L'astronome explique encore qu'il n'est plus possible d'aller entretenir Hubble comme par le passé: "Depuis 2009, la NASA a arrêté le programme des navettes spatiales qui permettaient d'envoyer des personnes effectuer des réparations sur place". De surcroît, la NASA n'est pour l'instant pas entrée en matière pour l'envoi d'opérateurs privés pour ce genre de mission, notamment par crainte qu'ils puissent endommager le télescope.
Une réduction des observations de 12%
La transition vers ce nouveau mode de fonctionnement, qui devrait s'achever d'ici à la mi-juin, réduira la capacité de Hubble à effectuer des observations scientifiques de 12%, avec 74 orbites hebdomadaires autour de la Terre au lieu de 85 actuellement, précise Patrick Crouse, responsable de la mission Hubble.
Au cours des douze prochains mois, le télescope sera toujours capable d'observer la voûte étoilée dans son entièreté, mais ne pourra plus suivre des objets plus proches que la planète Mars, comme des astéroïdes – même si de tels objets sont de toute façon rares, environ 1% des observations –, dit-il, ajoutant: "Nous n'estimons pas que Hubble vive ses derniers instants". Selon la NASA, un mode comportant un seul gyroscope pourra préserver Hubble jusque vers la moitié ou la fin des années 2030.
Hubble et Webb sont complémentaires
Même si Hubble a déjà passé 34 ans dans l'espace, il n'est pas obsolète pour autant, loin de là (lire encadré). Daniel Schaerer, professeur au département d'astronomie de l'Université de Genève, l'utilise régulièrement pour comparer ses données avec celles récoltées par James Webb: "Webb ne voit que dans l'infrarouge alors que Hubble observe dans l'ultraviolet. Les UV permettent de comparer des galaxies plus proches, et de les comparer à celles que l'on peut voir bien plus loin dans le passé avec les fréquences infrarouges du JWST".
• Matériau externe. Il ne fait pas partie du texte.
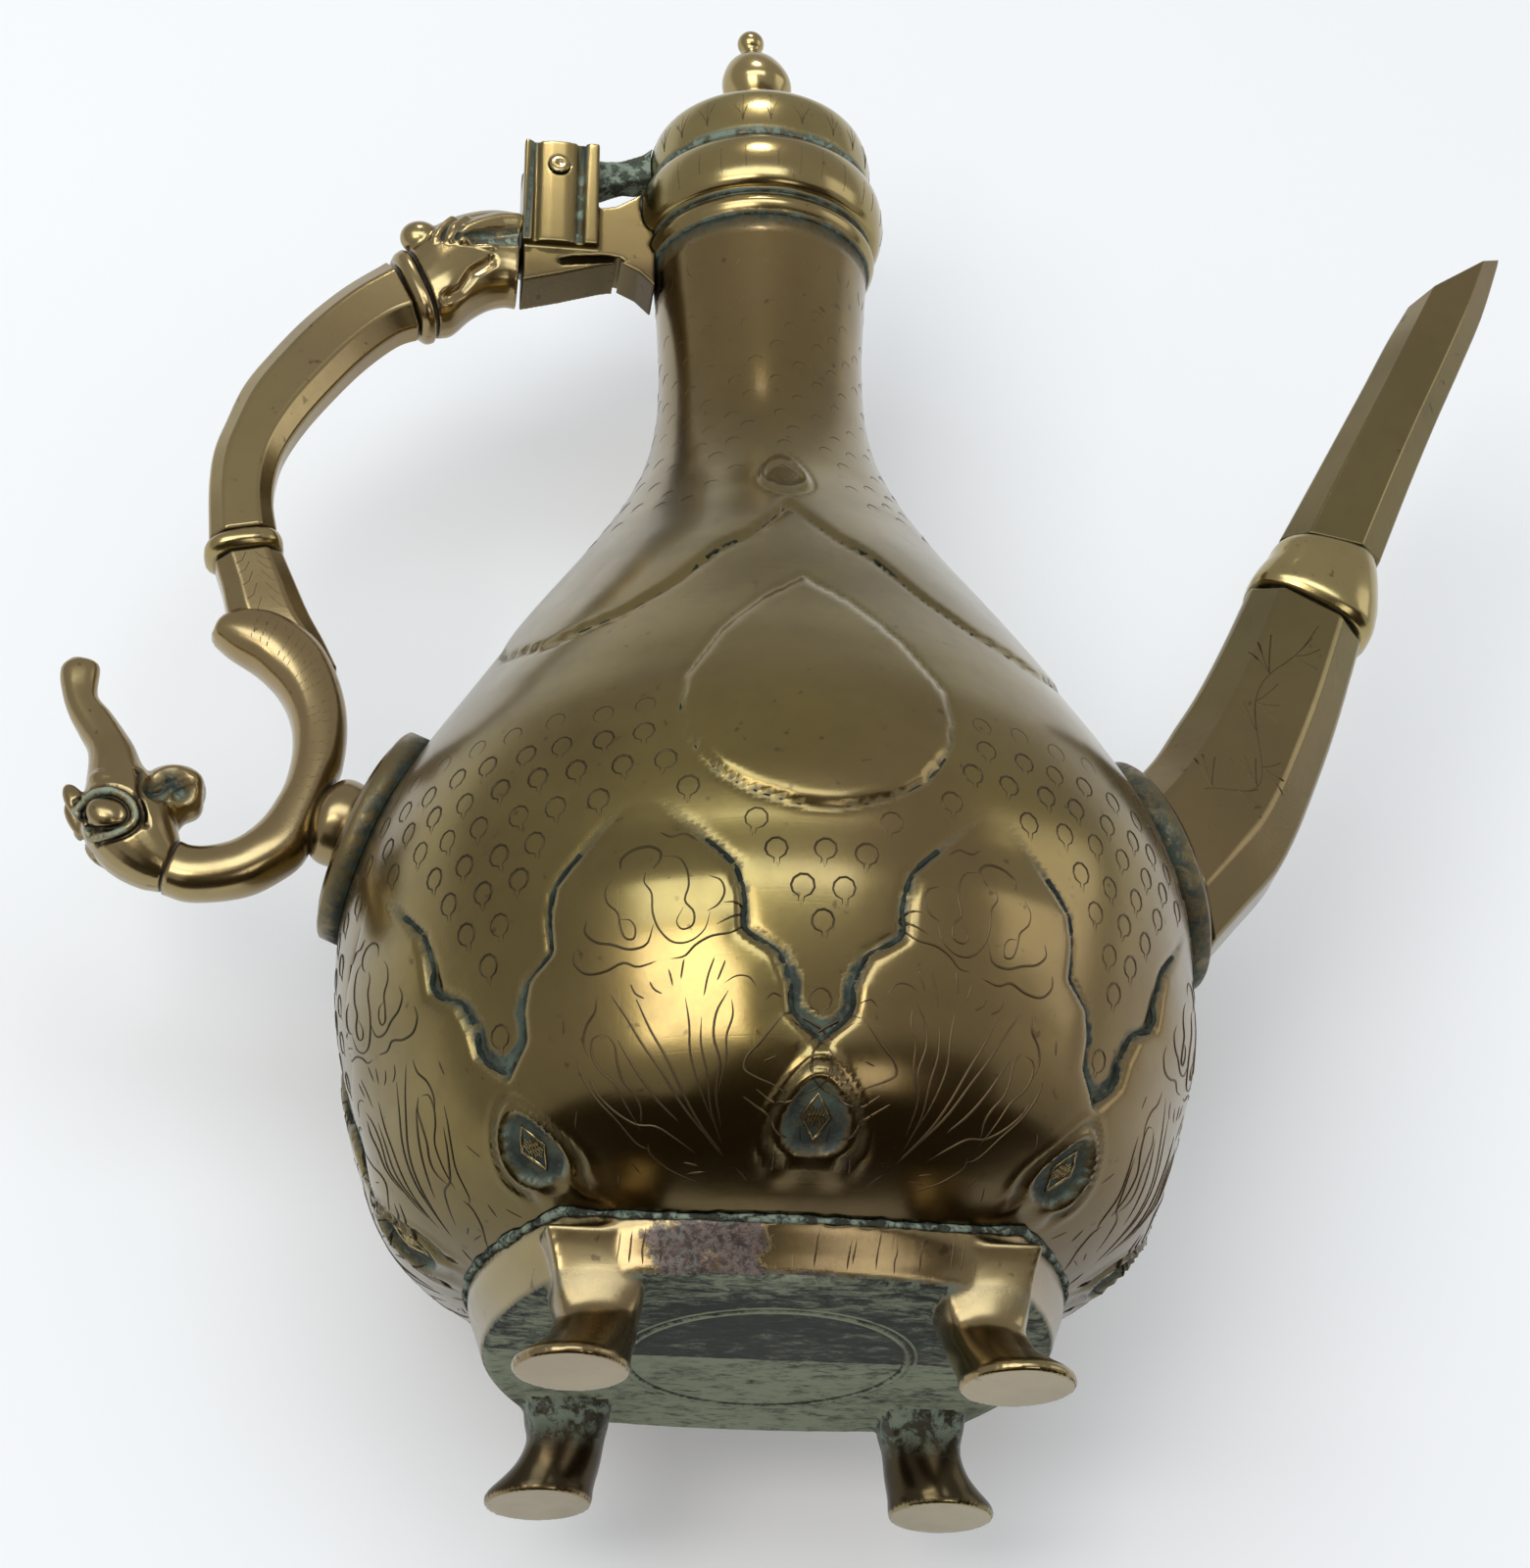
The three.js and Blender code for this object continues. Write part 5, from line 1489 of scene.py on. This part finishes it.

Par téléphone, il ajoute: "En plus, Hubble réalise aussi de l'imagerie en lumière visible: c'est parfois plus simple et plus pratique pour nous: ces deux télescopes spatiaux sont vraiment complémentaires!"
Pour l'heure, Hubble est le seul télescope spatial en fonction à avoir la capacité d'observation en infrarouge, lumière visible et ultraviolette. La NASA est en train de travailler sur UVEX, une sonde spatiale spécialisée dans l'ultraviolet: mais elle ne sera pas lancée avant 2030.
Stéphanie Jaquet et l'ats
Hubble a révolutionné l'astronomie
Hubble, lancé en 1990, a révolutionné l'astronomie et bouleversé notre vision de l'Univers, en accumulant les images du Système solaire, de la Voie lactée et de galaxies très lointaines en opérant à 515 kilomètres au-dessus de la Terre.
C'est grâce à lui que les scientifiques ont découvert l'existence d'un trou noir galactique au centre de toutes les galaxies, ou de vapeur d'eau autour d'exoplanètes.
Peut-être l'un des instruments les plus importants dans l'histoire de l'humanité, Hubble continue d'effectuer d'importantes découvertes comme en 2022, quand le télescope avait détecté Earendel, l'étoile la plus lointaine jamais observée.
>> Lire : L'étoile la plus lointaine jamais découverte a été détectée par Hubble
Selon Mark Clampin, malgré des capacités légèrement réduites, Hubble continuera d'enquêter sur des objets dans notre système solaire, d'étudier certaines galaxies lointaines, ou encore de collaborer avec le télescope spatial James Webb, lancé en 2021, pour scruter les atmosphères d'exoplanètes.